Each Osterberg Cell is specially instrumented to allow for direct measurement of the end bearing and skin friction. O-Cells range in capacities from 0.7 MN to 27 MN. By using multiple O-Cells on a single horizontal plane, the available test capacity can be increased to more than 200 MN. At BWSL, four test locations were selected for the following criterion.
Reverse Circulation Drilling method is adopted for foundation construction. The highly uneven foundation beds and the presence of intertidal zone brought in lots of difficulty in terms of Liner pitching. This problem was solved by constructing a gabion boundary at the bed level around the casing, pouring concrete between the casings to make an artificial penetration of the casing. After setting of the concrete under the water, drilling was commenced using RCD.
It is interesting also to mention that loss of water head during continuous drilling operation was a major problem while working in the intertidal zone. This water head loss leads to very slow production rate and very high consumption of drill bits. To overcome this problem, pits
were made in the low tide at each foundation location using an Excavator and the casing was placed at the bottom of the pits. Then the casing was placed in the pits and was concreted to make an artificial penetration, maintaining the proper water head for continuous drilling.

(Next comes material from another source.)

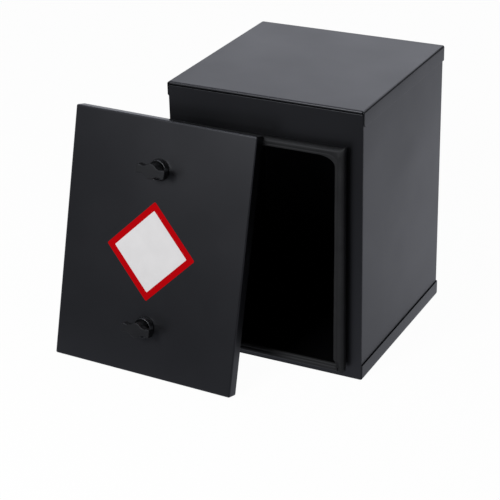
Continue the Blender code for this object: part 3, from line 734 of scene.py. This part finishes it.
def floor_material():
    """White to the camera but for the shadow, dark under the cabinet, and graded in reflections."""
    made = bpy.data.materials.new("studio_floor")
    made.use_nodes = True
    made.cycles.emission_sampling = "NONE"
    tree = made.node_tree
    tree.nodes.clear()
    seen, shown = ray_kinds(tree)
    place = add(tree, "ShaderNodeTexCoord").outputs["Object"]
    ahead = graded(tree, place, FLOOR_WAY, *FLOOR_EDGE, FLOOR_DIM, FLOOR_BRIGHT, "LINEAR")
    aside = graded(tree, place, FLOOR_SIDE_WAY, *FLOOR_SIDE_EDGE, 1.0, FLOOR_SIDE_DIM)
    strength = mixed(tree, seen, math_node(tree, "MULTIPLY", ahead, aside), 1.0)
    colour = mixed_colour(tree, seen, GLOSS_TINT, WHITE)
    glow = add(tree, "ShaderNodeEmission", Color=colour, Strength=strength)
    plain = add(tree, "ShaderNodeBsdfDiffuse", Color=FLOOR_COLOUR)
    share = mixed(tree, seen, shown, FLOOR_WHITE_SHARE)
    share = math_node(tree, "MULTIPLY", share, outside_footprint(tree, place))
    both = add(tree, "ShaderNodeMixShader")
    set_inputs(tree, both.inputs, (share, plain.outputs[0], glow.outputs[0]))
    add(tree, "ShaderNodeOutputMaterial", Surface=both.outputs[0])
    return made


def make_floor():
    bm = bmesh.new()
    bmesh.ops.create_grid(bm, x_segments=1, y_segments=1, size=FLOOR_REACH)
    mesh = bpy.data.meshes.new("studio_floor")
    bm.to_mesh(mesh)
    bm.free()
    floor = bpy.data.objects.new("studio_floor", mesh)
    floor.location.z = CAD_BOX[0].z - FLOOR_DROP
    bpy.context.scene.collection.objects.link(floor)
    mesh.materials.append(floor_material())


def main():
    bpy.context.scene.view_settings.view_transform = "Standard"
    finishes = dress_nodes()
    rubber = finishes["seal_rubber"]
    make_seal(rubber)
    make_housings(make_finish(**HOUSING_PLASTIC), rubber)
    make_grommet(rubber)
    make_sign()
    make_camera()
    make_world()
    make_floor()
    make_lamp("key_light", *KEY_LIGHT)
    make_lamp("near_light", *NEAR_LIGHT)


main()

For several locations, cofferdam construction using steel liner and sheet piles, was not possible due to very hard and uneven strata. Here the problem was solved using circular steel caissons. These caissons were fabricated outside and towed to location using A-frame barge. The caissons were sunk at the location using counterweights. The unevenness at the bottom was sealed using the gabion method. The
benefit of this method was that it completely eliminated deployment of resources like Jack up Platform, Crane, Vibrohammer, Compressor, etc for liner pitching. It also eliminated substantial amount of field works and is pre-fabricated in principle.